FWIW, the overwriting files behaviour is also under consideration to be changed, at this time -- see #8119.
While this certainly is an edge case, I hit it too. Yay.
Two packages referring to the same files is at best an unusual situation (I'm close to calling it "unsupported"),
Hopefully my situation is a bit more sane?
I have a pypi package 'robotpy' that used to have a 'robotpy' package in it, but it didn't do anything because the robotpy pypi package primarily exists as a virtual package so users can install a bunch of packages without typing a lot.
This year we decided to add a CLI tool, and it made sense to tell users to do python -m robotpy, but it didn't make sense to put that in the meta package because ... well, it's a meta package.
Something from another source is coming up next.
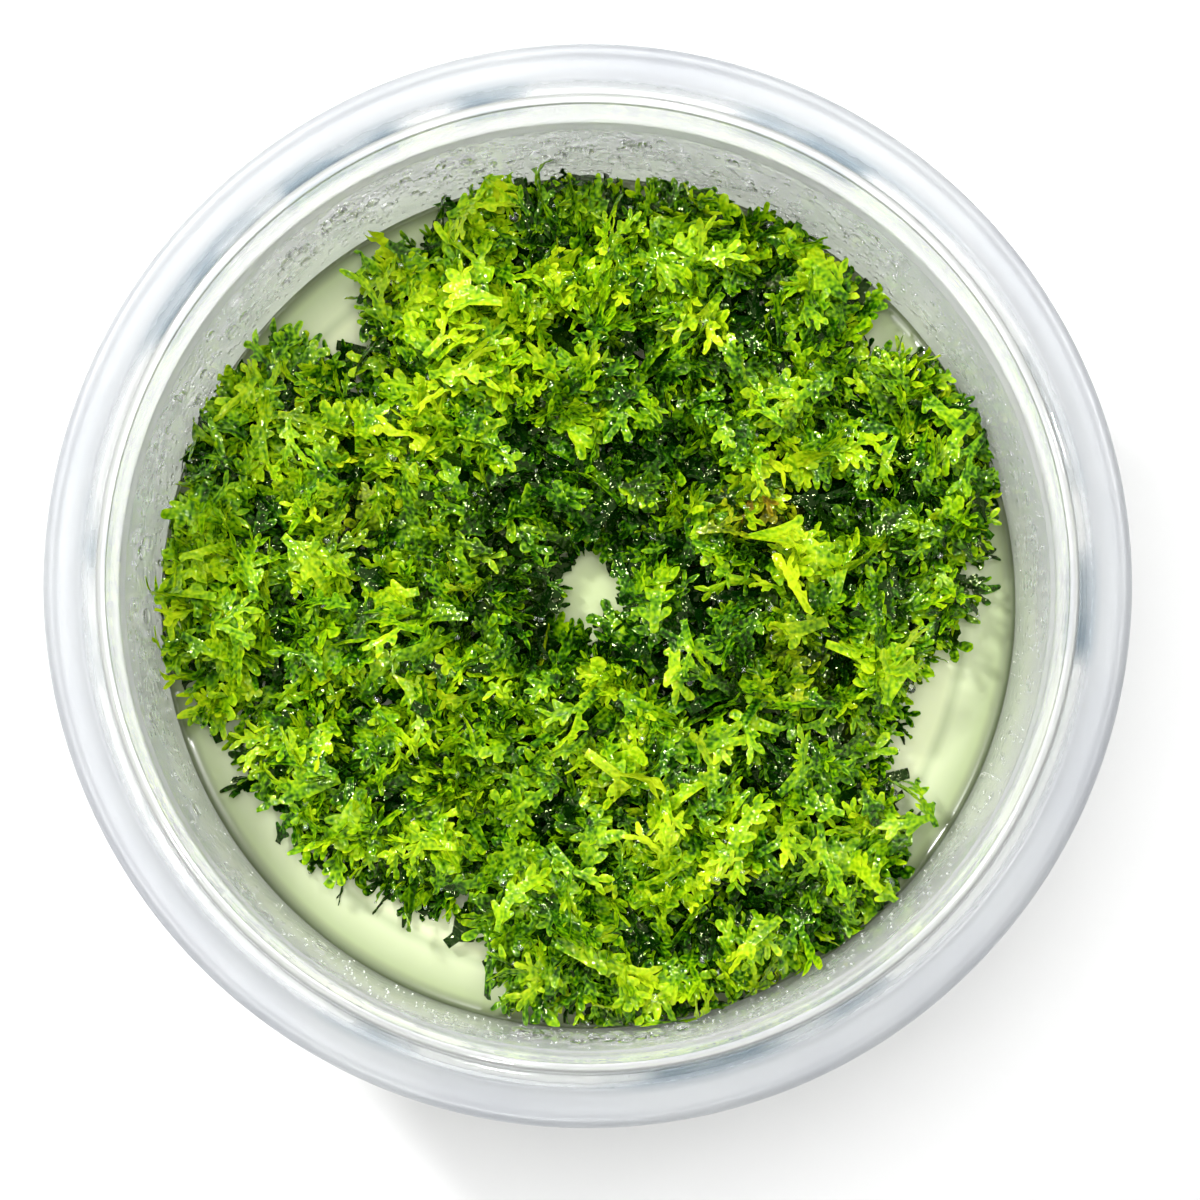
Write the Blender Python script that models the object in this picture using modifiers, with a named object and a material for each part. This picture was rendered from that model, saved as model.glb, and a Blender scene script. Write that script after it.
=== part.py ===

So I made robotpy-cli and stuck it in there, and removed it from the robotpy package which now has... nothing.
Anyways. Now when my users upgrade the meta package (which depends on the CLI package) they get __main__; ‘robotpy’ is a package and cannot be directly executed. Sad.
and your approach of doing the sort of split you talk about via upgrades, rather than clearing up and reinstalling, sounds risky.
In my case, my users are high school students upgrading from our release of a prior year, and every other time they've been able to do it via upgrade, so it seems reasonable that upgrade would continue to work. I have updated our installation instructions, but I'm still getting some bug reports about this issue because .. high school students.
I produced some locally buildable example projects that illustrate the issue if that's helpful, but it sounds like the 'what' is reasonably well understood.